REQUIREMENT
Please repeat the records below exactly, from the first line through the line containing "satin coating on", and nothing more.

AVAILABLE DATA
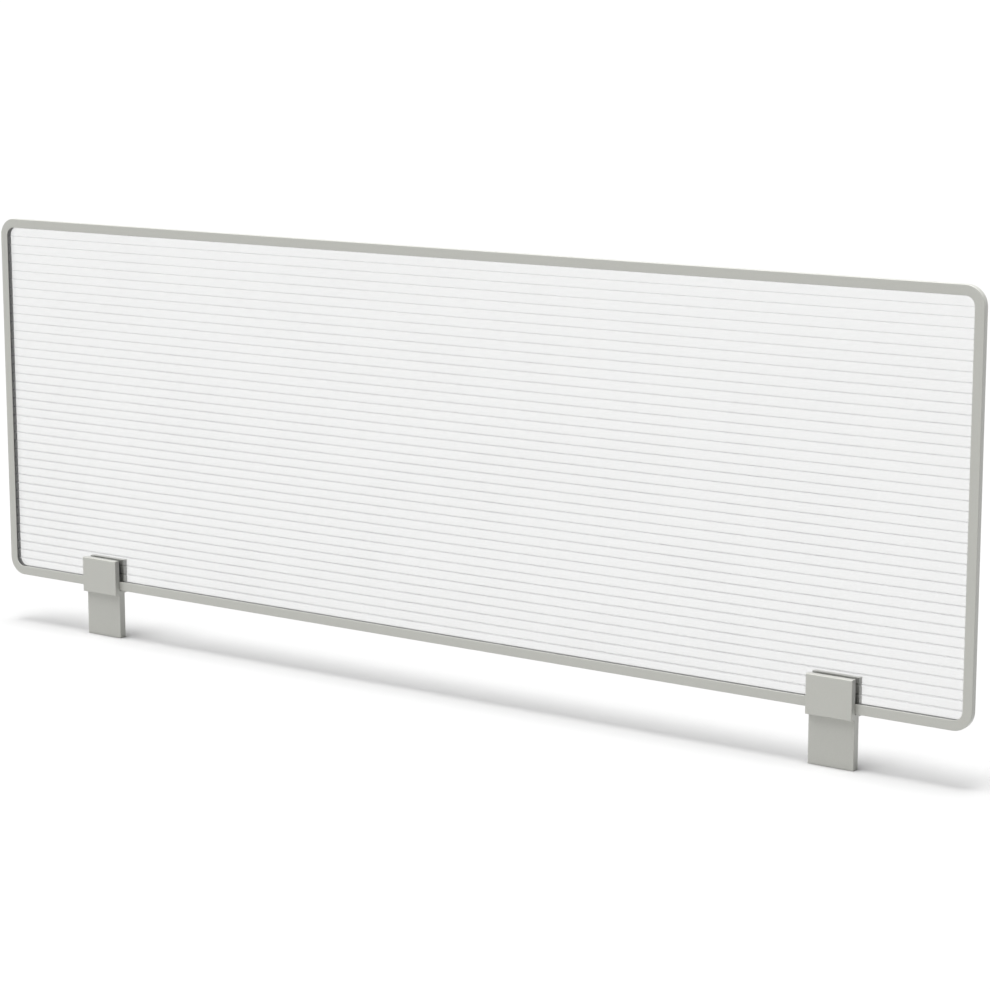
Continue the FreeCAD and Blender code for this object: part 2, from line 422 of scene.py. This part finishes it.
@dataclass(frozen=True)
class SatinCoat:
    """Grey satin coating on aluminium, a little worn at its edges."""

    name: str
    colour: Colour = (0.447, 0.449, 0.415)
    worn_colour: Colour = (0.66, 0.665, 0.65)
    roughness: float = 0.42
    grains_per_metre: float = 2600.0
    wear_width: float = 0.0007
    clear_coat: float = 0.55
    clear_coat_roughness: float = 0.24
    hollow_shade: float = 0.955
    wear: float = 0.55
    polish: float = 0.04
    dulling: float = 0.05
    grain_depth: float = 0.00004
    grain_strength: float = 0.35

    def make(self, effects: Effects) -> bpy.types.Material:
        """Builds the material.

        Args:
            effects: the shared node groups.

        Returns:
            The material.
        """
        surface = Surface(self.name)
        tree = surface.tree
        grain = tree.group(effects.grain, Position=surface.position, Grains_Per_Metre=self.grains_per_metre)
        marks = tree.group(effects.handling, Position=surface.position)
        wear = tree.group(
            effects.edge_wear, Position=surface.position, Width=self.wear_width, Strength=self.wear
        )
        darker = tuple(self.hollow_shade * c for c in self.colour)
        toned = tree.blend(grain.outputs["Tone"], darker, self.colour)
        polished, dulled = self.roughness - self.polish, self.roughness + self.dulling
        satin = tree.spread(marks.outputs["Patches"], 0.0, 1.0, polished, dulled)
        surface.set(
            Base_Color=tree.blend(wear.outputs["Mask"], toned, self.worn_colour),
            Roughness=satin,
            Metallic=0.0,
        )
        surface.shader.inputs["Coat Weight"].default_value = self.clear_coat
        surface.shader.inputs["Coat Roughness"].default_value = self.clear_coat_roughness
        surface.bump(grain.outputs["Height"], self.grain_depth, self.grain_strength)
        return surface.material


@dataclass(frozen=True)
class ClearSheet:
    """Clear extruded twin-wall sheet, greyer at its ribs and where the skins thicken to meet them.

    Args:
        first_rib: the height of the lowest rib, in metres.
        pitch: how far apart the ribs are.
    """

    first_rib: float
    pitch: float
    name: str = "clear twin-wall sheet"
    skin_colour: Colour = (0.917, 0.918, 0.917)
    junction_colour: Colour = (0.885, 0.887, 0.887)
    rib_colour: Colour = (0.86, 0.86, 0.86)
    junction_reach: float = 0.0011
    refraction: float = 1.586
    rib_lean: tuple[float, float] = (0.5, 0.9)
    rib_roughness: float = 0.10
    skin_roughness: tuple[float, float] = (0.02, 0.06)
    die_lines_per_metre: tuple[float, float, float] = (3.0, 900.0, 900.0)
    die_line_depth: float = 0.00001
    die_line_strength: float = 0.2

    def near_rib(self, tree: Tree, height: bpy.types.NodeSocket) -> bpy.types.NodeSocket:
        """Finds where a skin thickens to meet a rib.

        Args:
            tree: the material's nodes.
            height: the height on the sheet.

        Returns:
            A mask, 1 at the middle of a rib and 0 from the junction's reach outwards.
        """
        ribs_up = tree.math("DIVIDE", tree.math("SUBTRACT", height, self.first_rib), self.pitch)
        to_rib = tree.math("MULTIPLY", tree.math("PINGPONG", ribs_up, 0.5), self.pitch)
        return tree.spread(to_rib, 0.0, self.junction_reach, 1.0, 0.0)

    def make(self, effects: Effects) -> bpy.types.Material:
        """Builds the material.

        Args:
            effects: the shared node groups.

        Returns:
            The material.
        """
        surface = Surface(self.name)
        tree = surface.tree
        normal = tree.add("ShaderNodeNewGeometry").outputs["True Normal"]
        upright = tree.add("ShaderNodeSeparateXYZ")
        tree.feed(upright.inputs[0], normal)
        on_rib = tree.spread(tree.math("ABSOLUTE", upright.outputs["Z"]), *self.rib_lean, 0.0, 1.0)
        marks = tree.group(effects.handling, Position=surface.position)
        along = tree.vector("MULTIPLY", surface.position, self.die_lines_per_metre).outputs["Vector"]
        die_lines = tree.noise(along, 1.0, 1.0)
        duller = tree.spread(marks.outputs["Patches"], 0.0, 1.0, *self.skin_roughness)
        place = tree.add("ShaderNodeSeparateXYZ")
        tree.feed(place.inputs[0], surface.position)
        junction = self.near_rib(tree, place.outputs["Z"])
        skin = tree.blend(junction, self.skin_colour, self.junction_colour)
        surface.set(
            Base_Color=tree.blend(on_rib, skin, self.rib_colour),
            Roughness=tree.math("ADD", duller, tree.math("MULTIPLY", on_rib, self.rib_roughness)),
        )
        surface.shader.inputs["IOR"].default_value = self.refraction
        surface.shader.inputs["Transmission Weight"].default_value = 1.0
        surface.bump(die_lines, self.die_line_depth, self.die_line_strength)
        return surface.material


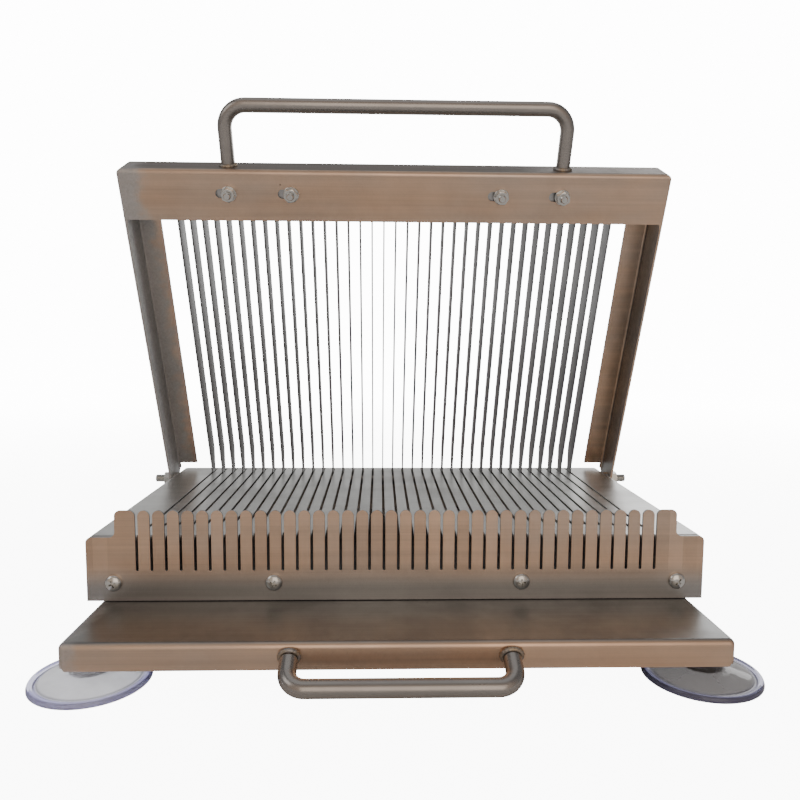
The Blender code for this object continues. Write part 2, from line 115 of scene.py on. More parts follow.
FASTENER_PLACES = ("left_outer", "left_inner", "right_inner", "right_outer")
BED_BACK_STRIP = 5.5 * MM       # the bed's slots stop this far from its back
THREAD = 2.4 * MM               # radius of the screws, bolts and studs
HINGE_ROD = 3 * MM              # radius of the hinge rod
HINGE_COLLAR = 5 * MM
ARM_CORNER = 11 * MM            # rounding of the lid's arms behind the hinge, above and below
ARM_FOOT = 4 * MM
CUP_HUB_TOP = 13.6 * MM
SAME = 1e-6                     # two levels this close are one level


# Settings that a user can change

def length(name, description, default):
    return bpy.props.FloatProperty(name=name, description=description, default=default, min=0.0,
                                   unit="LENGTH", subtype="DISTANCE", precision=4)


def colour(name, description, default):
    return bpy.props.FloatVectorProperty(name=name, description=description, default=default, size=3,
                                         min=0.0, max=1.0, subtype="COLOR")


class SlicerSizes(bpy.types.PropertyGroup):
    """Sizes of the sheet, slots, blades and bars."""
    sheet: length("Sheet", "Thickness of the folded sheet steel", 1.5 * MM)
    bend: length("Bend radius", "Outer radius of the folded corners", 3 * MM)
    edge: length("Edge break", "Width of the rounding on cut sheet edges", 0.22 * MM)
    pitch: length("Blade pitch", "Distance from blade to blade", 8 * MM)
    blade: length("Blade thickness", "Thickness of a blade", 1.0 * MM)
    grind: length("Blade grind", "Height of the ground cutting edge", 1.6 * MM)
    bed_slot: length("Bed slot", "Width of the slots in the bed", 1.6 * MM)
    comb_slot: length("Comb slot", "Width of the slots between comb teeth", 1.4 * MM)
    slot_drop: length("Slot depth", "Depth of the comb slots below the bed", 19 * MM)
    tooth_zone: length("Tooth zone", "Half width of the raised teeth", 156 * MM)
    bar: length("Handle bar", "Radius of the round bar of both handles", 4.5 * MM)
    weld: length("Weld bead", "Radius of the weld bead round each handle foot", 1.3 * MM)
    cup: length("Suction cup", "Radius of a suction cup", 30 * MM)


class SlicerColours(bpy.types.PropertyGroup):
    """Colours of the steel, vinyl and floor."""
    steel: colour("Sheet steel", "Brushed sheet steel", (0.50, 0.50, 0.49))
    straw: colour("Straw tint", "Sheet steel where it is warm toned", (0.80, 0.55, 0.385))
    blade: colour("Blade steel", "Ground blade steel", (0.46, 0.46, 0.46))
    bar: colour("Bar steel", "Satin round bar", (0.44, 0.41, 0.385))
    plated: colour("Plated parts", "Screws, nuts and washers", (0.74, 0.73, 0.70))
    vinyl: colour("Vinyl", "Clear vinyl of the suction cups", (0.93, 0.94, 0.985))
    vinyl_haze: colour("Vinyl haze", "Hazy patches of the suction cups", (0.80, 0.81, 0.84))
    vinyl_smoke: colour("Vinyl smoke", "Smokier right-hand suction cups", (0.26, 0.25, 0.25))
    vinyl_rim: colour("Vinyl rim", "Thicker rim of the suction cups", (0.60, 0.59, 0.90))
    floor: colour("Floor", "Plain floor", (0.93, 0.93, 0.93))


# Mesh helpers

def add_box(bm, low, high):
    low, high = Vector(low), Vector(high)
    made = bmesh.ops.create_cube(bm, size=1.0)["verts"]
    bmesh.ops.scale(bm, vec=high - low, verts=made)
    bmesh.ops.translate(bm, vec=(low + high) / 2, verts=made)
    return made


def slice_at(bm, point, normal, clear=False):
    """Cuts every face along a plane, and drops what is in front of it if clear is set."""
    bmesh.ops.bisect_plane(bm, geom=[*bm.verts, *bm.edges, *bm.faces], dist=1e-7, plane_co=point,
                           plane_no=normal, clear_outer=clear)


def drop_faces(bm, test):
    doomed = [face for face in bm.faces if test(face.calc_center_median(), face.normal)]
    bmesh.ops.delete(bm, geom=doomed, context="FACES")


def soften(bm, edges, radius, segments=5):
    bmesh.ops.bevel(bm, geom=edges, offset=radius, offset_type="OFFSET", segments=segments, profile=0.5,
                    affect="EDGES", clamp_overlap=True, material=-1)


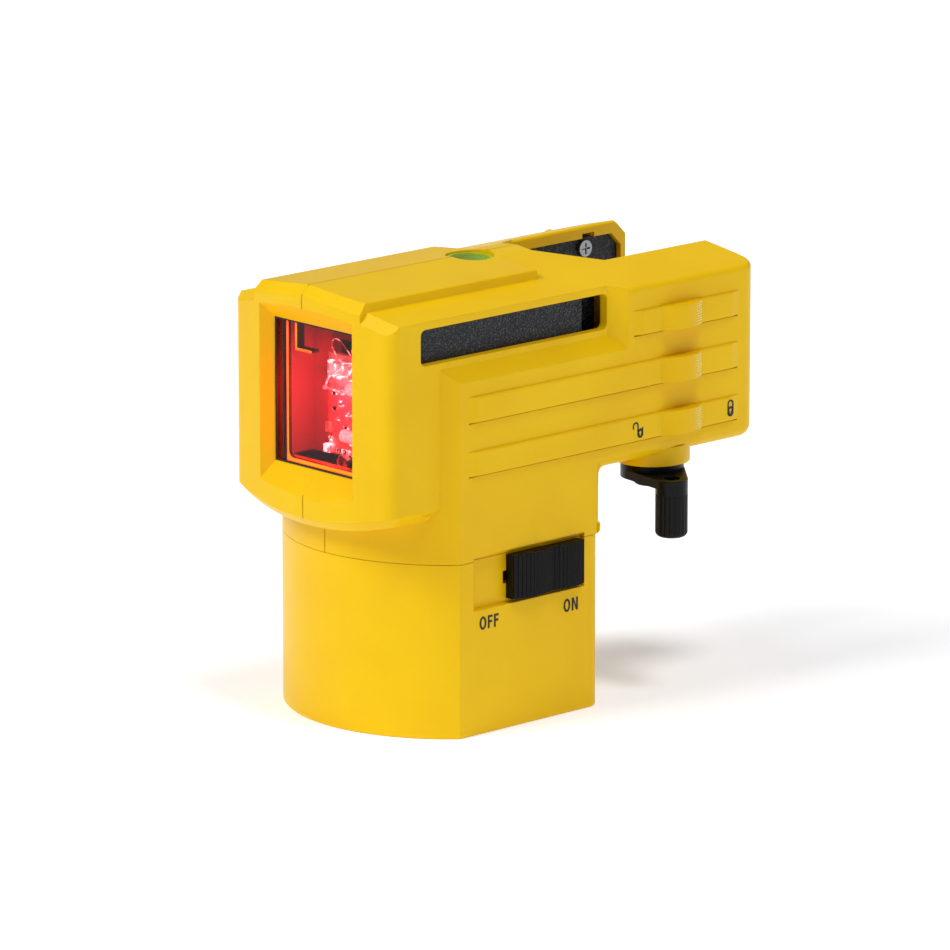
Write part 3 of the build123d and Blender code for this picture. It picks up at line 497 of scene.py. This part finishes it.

FINAL RESULT
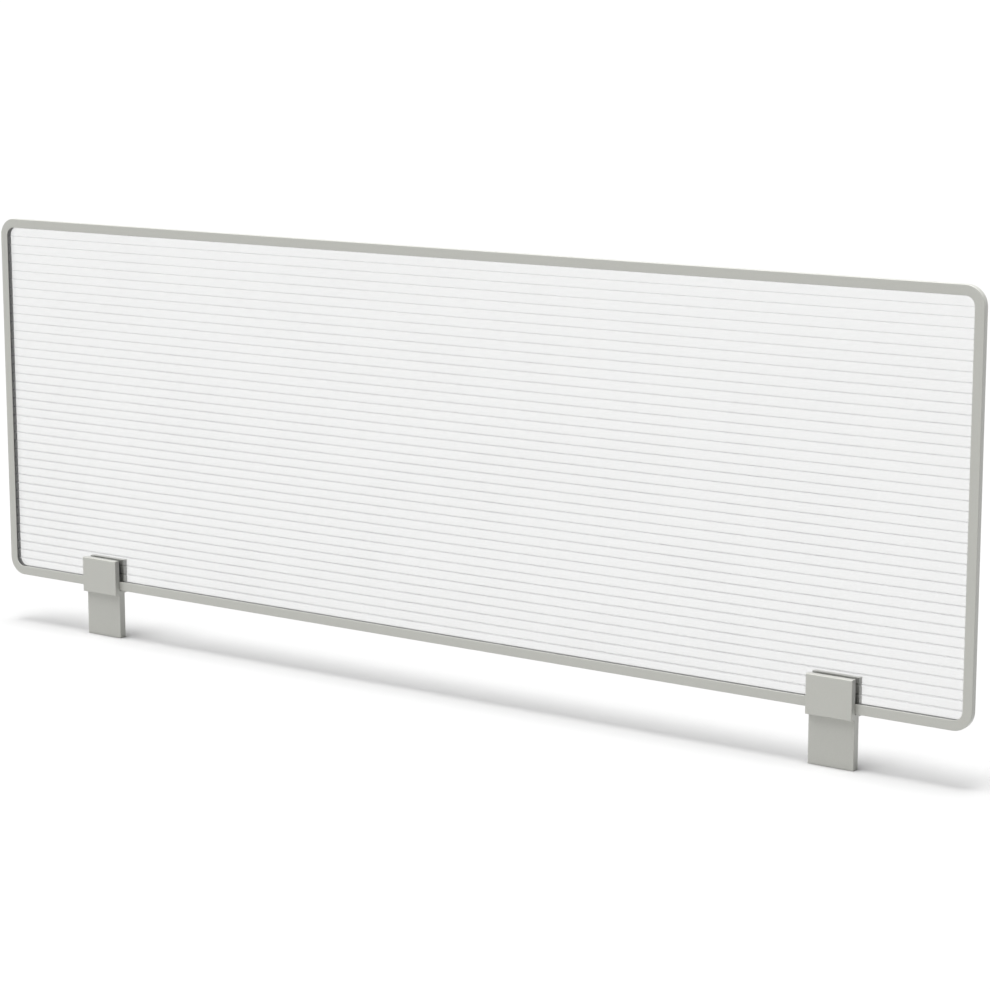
Continue the FreeCAD and Blender code for this object: part 2, from line 422 of scene.py. This part finishes it.
@dataclass(frozen=True)
class SatinCoat:
    """Grey satin coating on aluminium, a little worn at its edges."""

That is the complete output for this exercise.